# Record set
※ ※ ※

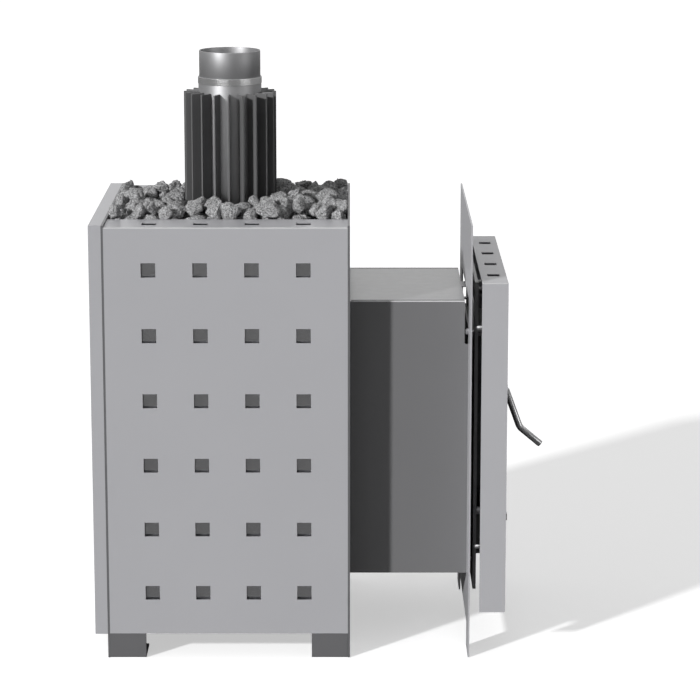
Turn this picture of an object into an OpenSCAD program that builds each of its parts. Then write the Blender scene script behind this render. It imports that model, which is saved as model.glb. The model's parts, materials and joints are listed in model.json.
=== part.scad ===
// Wood-burning sauna heater with a through-wall fuel tunnel.
// +X runs along the tunnel to the door, +Y to the far side, +Z up.
// The origin is on the floor, under the middle of the whole heater.
// All sizes are millimetres.

/* [Casing] */
// Length of the casing, from the back of its rear plate to the face of its front plate
casing_len = 442; // [430:2:470]
// Width of the casing, the wall plate and the front screen
casing_wid = 500; // [490:5:560]
// Height of the casing plates above the floor
casing_ht = 800; // [790:5:860]
// Thickness of the casing's front and rear plates
plate_t = 4; // [3:0.5:6]
// Width of each leg left under a plate
leg_w = 72; // [60:2:90]
// Height of the legs
leg_h = 46; // [40:1:55]

/* [Side panels] */
// Thickness of the folded sheet of panels, rear shield and screen
sheet_t = 2; // [1.5:0.25:2.5]
// How far a panel's top lies below the top of the plates
panel_drop = 3.5; // [3:0.5:8]
// Width of the lips that close a panel's ends
panel_lip = 12; // [10:0.5:13]
// Side of the square holes
hole_s = 26; // [18:1:32]
// Distance of the outer columns of holes from the casing plates
hole_end = 79; // [60:1:110]
// Distance of the top and bottom rows of holes from the panel's ends
hole_edge = 77; // [60:1:110]
// Holes in a row
hole_cols = 4; // [2:1:4]
// Rows of holes
hole_rows = 6; // [2:1:6]
// Distance of the flange's holes from the panel's face
flange_hole_in = 42; // [36:1:50]

/* [Inner shields] */
// Air gap between a panel and the shield behind it
shield_gap = 8.5; // [6:0.5:20]
// How far the shield stays below the panel's top
shield_drop = 15; // [10:1:25]
// Height of the floor shield above the legs
floor_shield_lift = 14; // [8:1:20]

/* [Feet] */
// Length of a foot along the casing
foot_len = 66; // [50:1:80]
// Thickness of a foot's plate
foot_t = 4; // [3:0.5:5]
// Radius of a foot's bottom corner
foot_r = 3; // [1:0.5:3]

/* [Rear shield] */
// Depth of the rear shield's flanges
rear_gap = 22.7; // [18:0.1:28]
// How much shorter the rear shield is than the legs
rear_bottom_drop = 1; // [0:0.5:4]
// Radius of the spacer tubes behind the rear shield
spacer_r = 7; // [6:0.5:9]

/* [Firebox] */
// How much wider the firebox is inside than the fuel duct, on each side
fb_side = 8; // [6:0.5:8]
// Wall thickness of the firebox
fb_wall = 6; // [5:0.5:6]
// Clear space between the firebox and the rear plate
fb_gap_rear = 18; // [12:1:30]
// Clear space between the firebox and the front plate
fb_gap_front = 20; // [12:1:30]
// Underside of the firebox above the floor
fb_bottom = 158; // [152:1:164]
// Underside of the roof above the floor
roof_z = 647; // [640:1:655]
// Thickness of the roof plate
roof_t = 8; // [6:0.5:10]
// Width of the rails that carry the firebox
rail_w = 40; // [30:1:50]
// Thickness of the rails
rail_t = 4; // [3:0.5:5]
// Thickness of the hearth plate round the grate
hearth_t = 6; // [4:0.5:8]
// Thickness of the cast grate
grate_t = 12; // [8:0.5:14]
// Length of the grate
grate_len = 310; // [240:5:330]
// Width of the grate
grate_wid = 200; // [160:2:230]
// Width of the grate's bars
bar_w = 12; // [10:0.5:14]
// Width of the slots between the bars
bar_gap = 10; // [8:0.5:12]
// How far the grate rests on the hearth plate all round
grate_lap = 9; // [6:0.5:12]
// Thickness of the side liners
liner_t = 5; // [4:0.5:6]
// Top of the side liners above the floor
liner_top = 520; // [480:5:550]
// Thickness of the flame baffle
baffle_t = 6; // [5:0.5:8]
// Underside of the baffle above the floor
baffle_z = 565; // [560:1:585]
// Length of the baffle from the rear wall
baffle_len = 290; // [240:5:310]
// Side of the square bars that carry the baffle
baffle_bar = 12; // [10:0.5:14]

/* [Stone bin] */
// How much wider the stone bin is than the firebox, on each side
bin_side = 10; // [9:0.5:12]
// Wall of the stone bin
bin_t = 3; // [2:0.5:4]
// Clear space between the bin and each casing plate
bin_gap = 4; // [3:0.5:8]
// Mean height that the heap of stones rises above the bin
heap_rise = 26; // [14:1:32]
// Stones along the bin in the lower layer
low_cols = 6; // [6:1:6]
// Stones across the bin in the lower layer
low_rows = 4; // [4:1:4]
// Stones along the bin in the upper layer
top_cols = 8; // [8:1:8]
// Stones across the bin in the upper layer
top_rows = 6; // [6:1:6]

/* [Flue] */
// Outer radius of the fins
fin_r = 85; // [80:1:90]
// Number of fins
fins = 20; // [16:1:22]
// Thickness of a fin
fin_t = 3; // [2:0.25:4]
// Outer radius of the core tube that carries the fins
core_r = 58; // [56:0.5:60]
// Top of the collector above the floor
collector_top = 1010; // [980:5:1040]
// Outer radius of the spigot, for a 115 mm flue pipe
spigot_r = 56.3; // [54:0.1:58]
// Wall of the spigot
spigot_wall = 2; // [1.5:0.25:3]
// How much the spigot's foot is swaged in to fit the collar
spigot_swage = 1.9; // [1.6:0.1:2.4]
// Free length of the spigot above the clamp band
spigot_free = 48; // [40:1:60]
// Wall of the collar round the spigot's foot
collar_wall = 3.5; // [3:0.1:4]
// Height of the collar
collar_ht = 27; // [22:1:34]
// Height of the clamp band
band_h = 12; // [10:0.5:16]
// Thickness of the clamp band
band_t = 0.6; // [0.5:0.1:2]
// How far the clamp band's ears stand out
ear_len = 14; // [12:0.5:18]
// Thickness of each ear
ear_t = 2.5; // [2:0.25:4]
// Gap between the two ears
ear_gap = 5; // [4:0.5:8]

/* [Tunnel] */
// Distance from the casing to the wall plate
wall_gap = 215; // [205:1:260]
// Air gap between the fuel duct and each side of the tunnel shroud
shroud_side = 28; // [26:0.5:30]
// How far the shroud reaches below the fuel duct
shroud_below = 23; // [18:0.5:26]
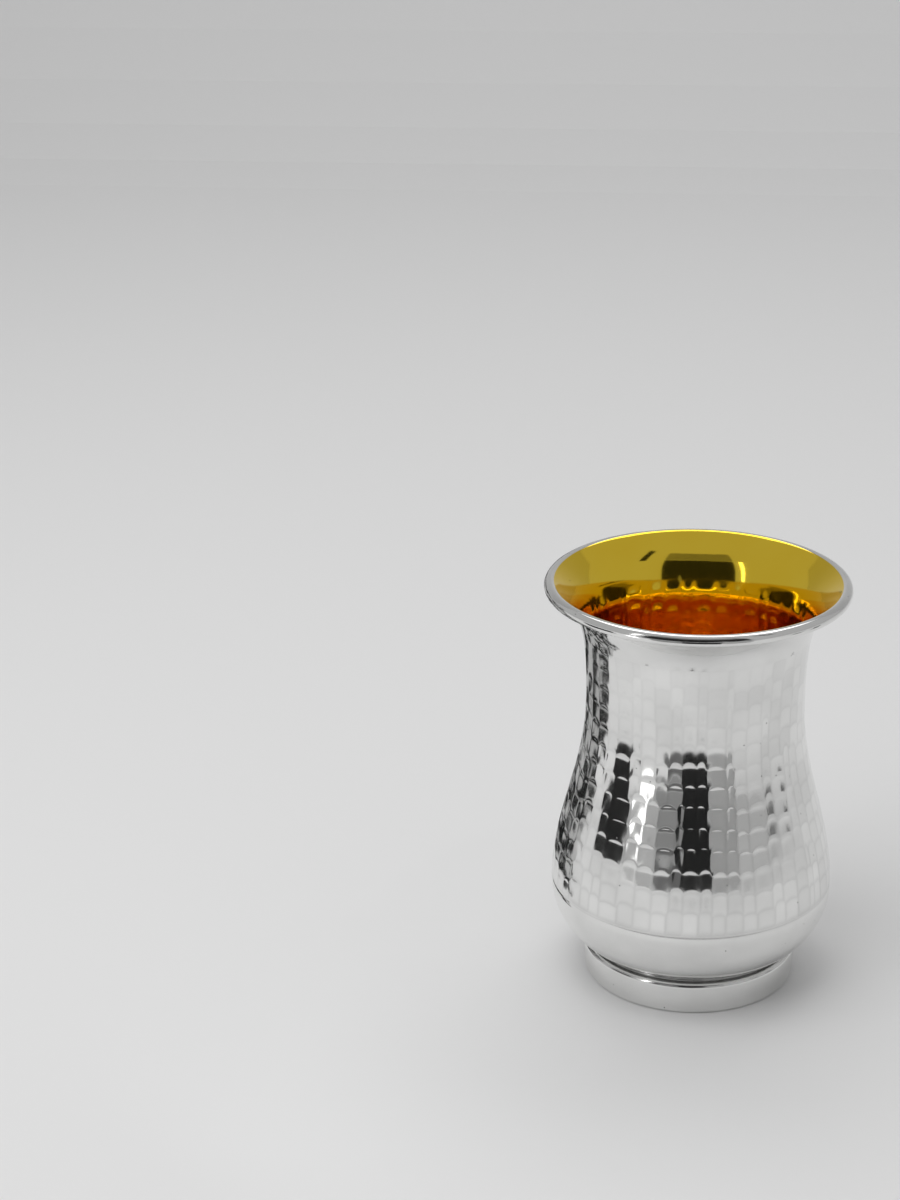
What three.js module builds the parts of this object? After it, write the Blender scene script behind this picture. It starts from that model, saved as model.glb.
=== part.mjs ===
// A small kiddush cup raised from sheet metal: a hammered bulb body with a flared, rolled lip,
// standing on a separate spun foot ring. Millimetres, +Z up, the foot's underside at z = 0.
import * as THREE from 'three';

// Driving sizes of the cup
const cupHeight = 90;
const rimRadius = 32; // to the outside of the rolled lip
const beadRadius = 1.3; // the lip, rolled outward from the sheet
const waistRadius = 23;
const waistHeight = 63.2;
const bellyRadius = 30;
const bellyHeight = 21.5;
const wall = 0.8;

// How far each curve of the outline runs straight on from its ends
const flareRise = 17;
const waistDrop = 15.7;
const bellyRise = 13.7;
const bellyDrop = 7.5;
const lipSlope = new THREE.Vector2(5.6, 4.6);
const mouthEase = 4.5; // the inside's own curve, from the last ridge on to the top of the roll
const seatSlope = new THREE.Vector2(3, 0.9);

// The bowl's underside, where the foot ring is soldered on
const seatRadius = 22;
const seatHeight = 8.2;
const floorHeight = 7.7;
const solderGap = 0.2;

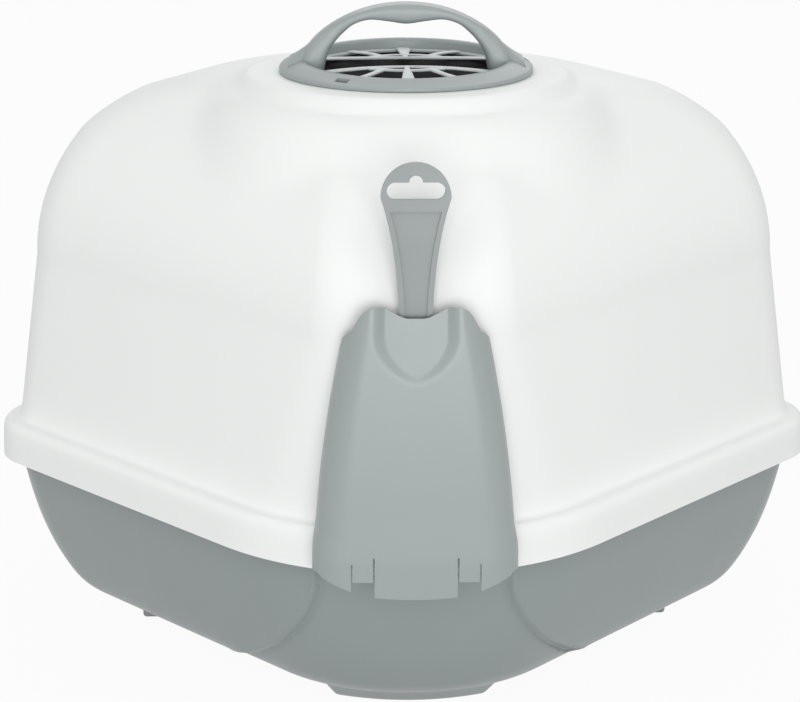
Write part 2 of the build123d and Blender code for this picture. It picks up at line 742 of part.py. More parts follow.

※ ※ ※

# Your instructions
Restate every entry word for word.

# Final result
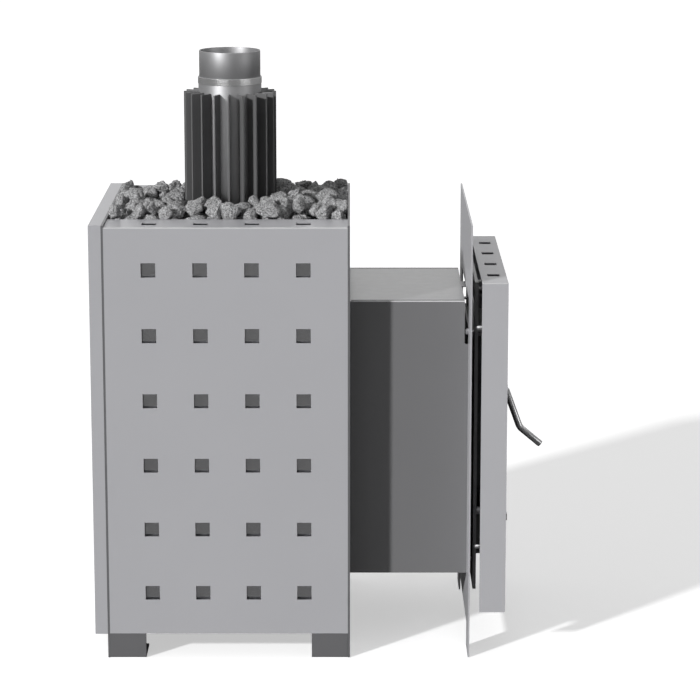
Turn this picture of an object into an OpenSCAD program that builds each of its parts. Then write the Blender scene script behind this render. It imports that model, which is saved as model.glb. The model's parts, materials and joints are listed in model.json.
=== part.scad ===
// Wood-burning sauna heater with a through-wall fuel tunnel.
// +X runs along the tunnel to the door, +Y to the far side, +Z up.
// The origin is on the floor, under the middle of the whole heater.
// All sizes are millimetres.

/* [Casing] */
// Length of the casing, from the back of its rear plate to the face of its front plate
casing_len = 442; // [430:2:470]
// Width of the casing, the wall plate and the front screen
casing_wid = 500; // [490:5:560]
// Height of the casing plates above the floor
casing_ht = 800; // [790:5:860]
// Thickness of the casing's front and rear plates
plate_t = 4; // [3:0.5:6]
// Width of each leg left under a plate
leg_w = 72; // [60:2:90]
// Height of the legs
leg_h = 46; // [40:1:55]

/* [Side panels] */
// Thickness of the folded sheet of panels, rear shield and screen
sheet_t = 2; // [1.5:0.25:2.5]
// How far a panel's top lies below the top of the plates
panel_drop = 3.5; // [3:0.5:8]
// Width of the lips that close a panel's ends
panel_lip = 12; // [10:0.5:13]
// Side of the square holes
hole_s = 26; // [18:1:32]
// Distance of the outer columns of holes from the casing plates
hole_end = 79; // [60:1:110]
// Distance of the top and bottom rows of holes from the panel's ends
hole_edge = 77; // [60:1:110]
// Holes in a row
hole_cols = 4; // [2:1:4]
// Rows of holes
hole_rows = 6; // [2:1:6]
// Distance of the flange's holes from the panel's face
flange_hole_in = 42; // [36:1:50]

/* [Inner shields] */
// Air gap between a panel and the shield behind it
shield_gap = 8.5; // [6:0.5:20]
// How far the shield stays below the panel's top
shield_drop = 15; // [10:1:25]
// Height of the floor shield above the legs
floor_shield_lift = 14; // [8:1:20]

/* [Feet] */
// Length of a foot along the casing
foot_len = 66; // [50:1:80]
// Thickness of a foot's plate
foot_t = 4; // [3:0.5:5]
// Radius of a foot's bottom corner
foot_r = 3; // [1:0.5:3]

/* [Rear shield] */
// Depth of the rear shield's flanges
rear_gap = 22.7; // [18:0.1:28]
// How much shorter the rear shield is than the legs
rear_bottom_drop = 1; // [0:0.5:4]
// Radius of the spacer tubes behind the rear shield
spacer_r = 7; // [6:0.5:9]

/* [Firebox] */
// How much wider the firebox is inside than the fuel duct, on each side
fb_side = 8; // [6:0.5:8]
// Wall thickness of the firebox
fb_wall = 6; // [5:0.5:6]
// Clear space between the firebox and the rear plate
fb_gap_rear = 18; // [12:1:30]
// Clear space between the firebox and the front plate
fb_gap_front = 20; // [12:1:30]
// Underside of the firebox above the floor
fb_bottom = 158; // [152:1:164]
// Underside of the roof above the floor
roof_z = 647; // [640:1:655]
// Thickness of the roof plate
roof_t = 8; // [6:0.5:10]
// Width of the rails that carry the firebox
rail_w = 40; // [30:1:50]
// Thickness of the rails
rail_t = 4; // [3:0.5:5]
// Thickness of the hearth plate round the grate
hearth_t = 6; // [4:0.5:8]
// Thickness of the cast grate
grate_t = 12; // [8:0.5:14]
// Length of the grate
grate_len = 310; // [240:5:330]
// Width of the grate
grate_wid = 200; // [160:2:230]
// Width of the grate's bars
bar_w = 12; // [10:0.5:14]
// Width of the slots between the bars
bar_gap = 10; // [8:0.5:12]
// How far the grate rests on the hearth plate all round
grate_lap = 9; // [6:0.5:12]
// Thickness of the side liners
liner_t = 5; // [4:0.5:6]
// Top of the side liners above the floor
liner_top = 520; // [480:5:550]
// Thickness of the flame baffle
baffle_t = 6; // [5:0.5:8]
// Underside of the baffle above the floor
baffle_z = 565; // [560:1:585]
// Length of the baffle from the rear wall
baffle_len = 290; // [240:5:310]
// Side of the square bars that carry the baffle
baffle_bar = 12; // [10:0.5:14]

/* [Stone bin] */
// How much wider the stone bin is than the firebox, on each side
bin_side = 10; // [9:0.5:12]
// Wall of the stone bin
bin_t = 3; // [2:0.5:4]
// Clear space between the bin and each casing plate
bin_gap = 4; // [3:0.5:8]
// Mean height that the heap of stones rises above the bin
heap_rise = 26; // [14:1:32]
// Stones along the bin in the lower layer
low_cols = 6; // [6:1:6]
// Stones across the bin in the lower layer
low_rows = 4; // [4:1:4]
// Stones along the bin in the upper layer
top_cols = 8; // [8:1:8]
// Stones across the bin in the upper layer
top_rows = 6; // [6:1:6]

/* [Flue] */
// Outer radius of the fins
fin_r = 85; // [80:1:90]
// Number of fins
fins = 20; // [16:1:22]
// Thickness of a fin
fin_t = 3; // [2:0.25:4]
// Outer radius of the core tube that carries the fins
core_r = 58; // [56:0.5:60]
// Top of the collector above the floor
collector_top = 1010; // [980:5:1040]
// Outer radius of the spigot, for a 115 mm flue pipe
spigot_r = 56.3; // [54:0.1:58]
// Wall of the spigot
spigot_wall = 2; // [1.5:0.25:3]
// How much the spigot's foot is swaged in to fit the collar
spigot_swage = 1.9; // [1.6:0.1:2.4]
// Free length of the spigot above the clamp band
spigot_free = 48; // [40:1:60]
// Wall of the collar round the spigot's foot
collar_wall = 3.5; // [3:0.1:4]
// Height of the collar
collar_ht = 27; // [22:1:34]
// Height of the clamp band
band_h = 12; // [10:0.5:16]
// Thickness of the clamp band
band_t = 0.6; // [0.5:0.1:2]
// How far the clamp band's ears stand out
ear_len = 14; // [12:0.5:18]
// Thickness of each ear
ear_t = 2.5; // [2:0.25:4]
// Gap between the two ears
ear_gap = 5; // [4:0.5:8]

/* [Tunnel] */
// Distance from the casing to the wall plate
wall_gap = 215; // [205:1:260]
// Air gap between the fuel duct and each side of the tunnel shroud
shroud_side = 28; // [26:0.5:30]
// How far the shroud reaches below the fuel duct
shroud_below = 23; // [18:0.5:26]
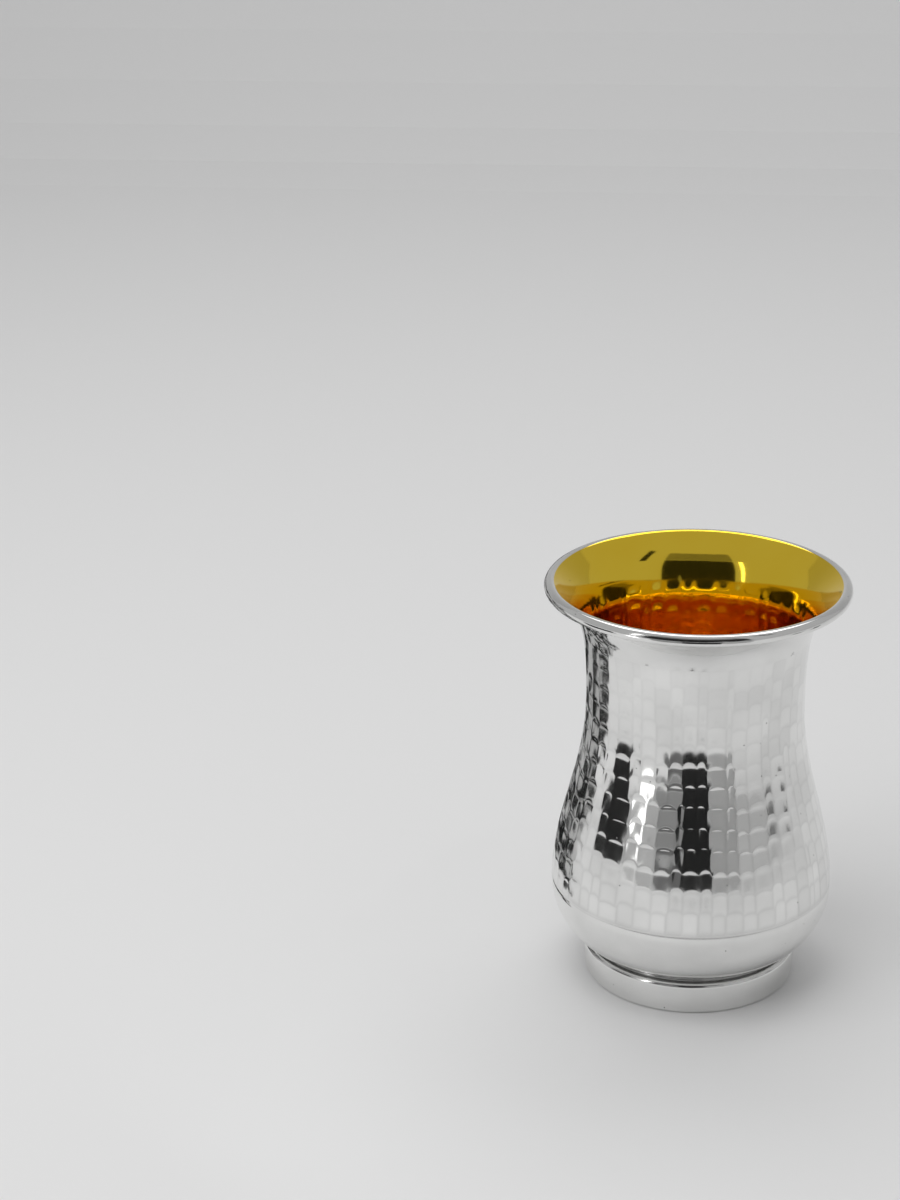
What three.js module builds the parts of this object? After it, write the Blender scene script behind this picture. It starts from that model, saved as model.glb.
=== part.mjs ===
// A small kiddush cup raised from sheet metal: a hammered bulb body with a flared, rolled lip,
// standing on a separate spun foot ring. Millimetres, +Z up, the foot's underside at z = 0.
import * as THREE from 'three';

// Driving sizes of the cup
const cupHeight = 90;
const rimRadius = 32; // to the outside of the rolled lip
const beadRadius = 1.3; // the lip, rolled outward from the sheet
const waistRadius = 23;
const waistHeight = 63.2;
const bellyRadius = 30;
const bellyHeight = 21.5;
const wall = 0.8;

// How far each curve of the outline runs straight on from its ends
const flareRise = 17;
const waistDrop = 15.7;
const bellyRise = 13.7;
const bellyDrop = 7.5;
const lipSlope = new THREE.Vector2(5.6, 4.6);
const mouthEase = 4.5; // the inside's own curve, from the last ridge on to the top of the roll
const seatSlope = new THREE.Vector2(3, 0.9);

// The bowl's underside, where the foot ring is soldered on
const seatRadius = 22;
const seatHeight = 8.2;
const floorHeight = 7.7;
const solderGap = 0.2;

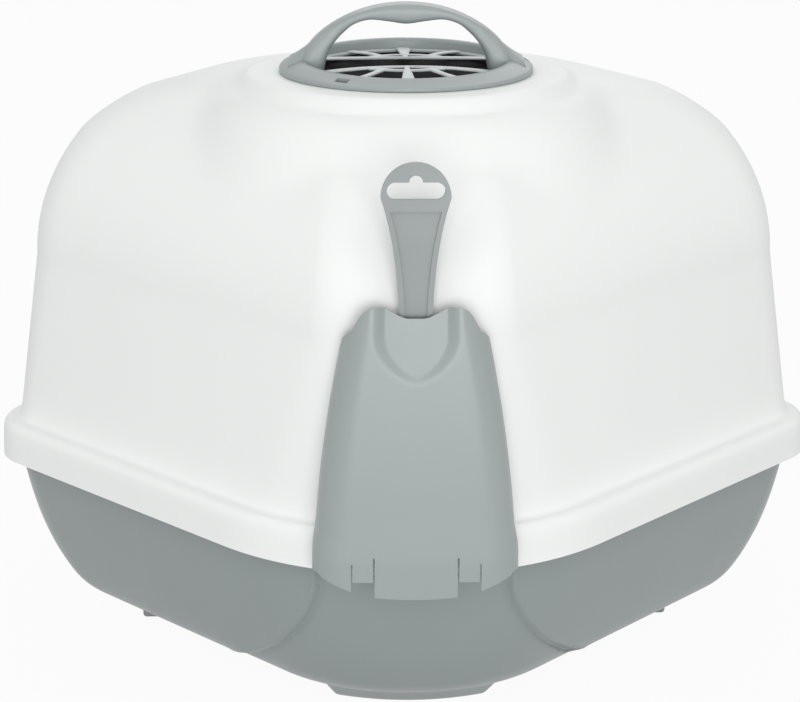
Write part 2 of the build123d and Blender code for this picture. It picks up at line 742 of part.py. More parts follow.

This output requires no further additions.